Ainsi, chaque livre ancien révèle une carte d’identité chimique unique, reflet de son parcours, de ses conditions de conservation et des choix de fabrication de l’époque. Andy Brunning, enseignant en chimie, rappelle que ces COV composent un véritable langage moléculaire, décrypté par notre odorat mais aussi par les spécialistes de la conservation.
L’art de savourer les parfums du passé : explorer et apprécier les trésors olfactifs des bibliothèques
Respirer l’odeur d’un vieux livre dans une bibliothèque, c’est vivre une expérience sensorielle à part entière. Les salles, les rayons, chaque recoin, diffusent des parfums issus de la lente transformation du papier, de l’encre et des colles. À la cathédrale Saint-Paul, Cecilia Bembibre a mis en lumière une signature olfactive complexe : des notes boisées, fumées, terreuses, ponctuées de vanille, d’amande et parfois de moisi.

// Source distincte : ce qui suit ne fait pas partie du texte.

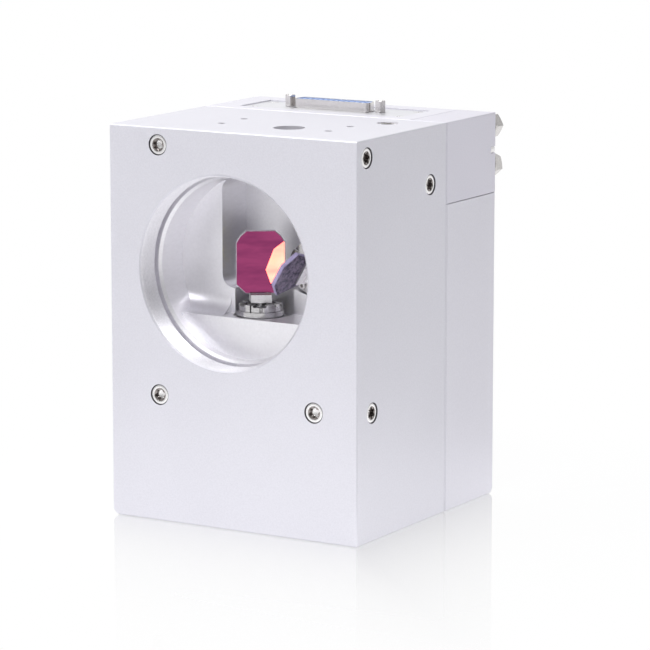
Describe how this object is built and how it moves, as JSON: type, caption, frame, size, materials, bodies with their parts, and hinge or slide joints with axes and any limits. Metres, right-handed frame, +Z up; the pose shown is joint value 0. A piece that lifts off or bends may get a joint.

Dans ce décor, la mémoire du livre et les traces de ses lecteurs se mêlent à la perception.
Le projet européen Odeuropa, mené par Inger Leemans et Cecilia Bembibre, s’est donné pour mission de préserver les odeurs historiques en associant intelligence artificielle et savoir-faire humain. Leur projet : restituer des trésors olfactifs disparus ou rares, et les proposer au public dans des musées comme le Rijksmuseum d’Amsterdam ou le musée d’Ulm. Les visiteurs y découvrent ainsi l’odeur de la bataille de Waterloo : un mélange de terre mouillée, de sueur et de poudre à canon. D’autres senteurs, comme celles des gants parfumés à la rose et au jasmin, font aussi revivre des fragments de l’histoire.
Pour limiter l’apparition de mauvaises odeurs et protéger les livres, plusieurs techniques existent et sont régulièrement utilisées :
- L’usage de bicarbonate de soude ou de talc pour absorber l’excès d’humidité.
- L’application de fécule de maïs pour neutraliser certaines effluves persistantes.
- L’ajout de gel de silice ou l’installation d’un déshumidificateur pour maintenir un environnement stable.
La diversité olfactive d’une bibliothèque dépasse la simple liste de ses ouvrages : elle devient une mémoire vivante, où chaque livre raconte le passé à travers son parfum, invitant à redécouvrir l’histoire du bout du nez.